Our journey reveals a profound truth: achieving truly reproducible computational science is an art. It's not enough to just record the random number seed. Floating-point arithmetic itself can be non-deterministic across different computers or even different compiler settings. The order in which numbers are summed in parallel can change the final result by a tiny amount. In a chaotic system, this tiny difference can lead to a completely different outcome, flipping an "accept" to a "reject" in a Monte Carlo step and sending the simulation down a divergent path. Bitwise reproducibility requires controlling the entire computational environment.

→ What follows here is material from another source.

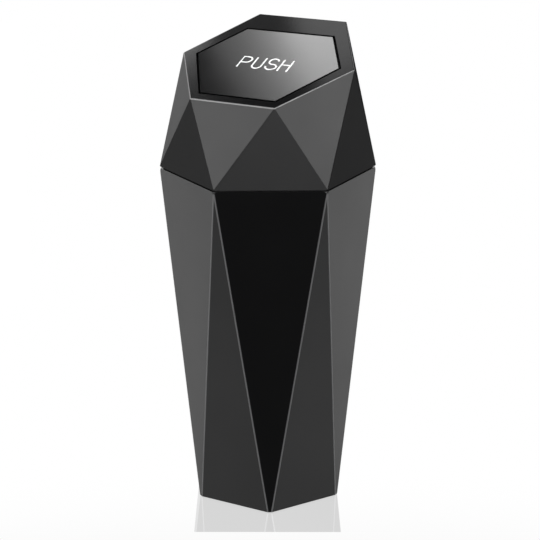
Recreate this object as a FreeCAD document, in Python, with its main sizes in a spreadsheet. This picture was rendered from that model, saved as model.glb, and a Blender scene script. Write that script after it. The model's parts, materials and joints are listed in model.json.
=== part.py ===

Finally, it is fascinating to realize that sometimes, the best way to use randomness is to make it less random. In techniques like stratified sampling, we partition the sample space into strata and draw a fixed number of samples from each. With antithetic variates, for every random number $u$ we draw, we also use its "twin" $1-u$ . In a method using control variates, we use our knowledge of a simpler, related problem to reduce the variance of our main problem. These are all forms of "structured randomness" or variance reduction techniques. They don't break the unbiased nature of the Monte Carlo method, but they can dramatically speed up convergence. And what is wonderful is that these techniques are often perfectly compatible with parallel execution. We can envision an "automatic parallelizing compiler" that is smart enough not only to parallelize a loop but also to recognize opportunities to apply these sophisticated statistical methods, transparently giving us a more precise answer, faster.

From a stock option to a proton to the entire cosmos, the thread that connects them is a stream of numbers, born from a deterministic algorithm, yet embodying the creative power of chance. The ability to generate these streams in parallel, without corruption or correlation, is one of the quiet triumphs of modern computational science, enabling us to ask—and answer—questions that were once beyond our wildest dreams.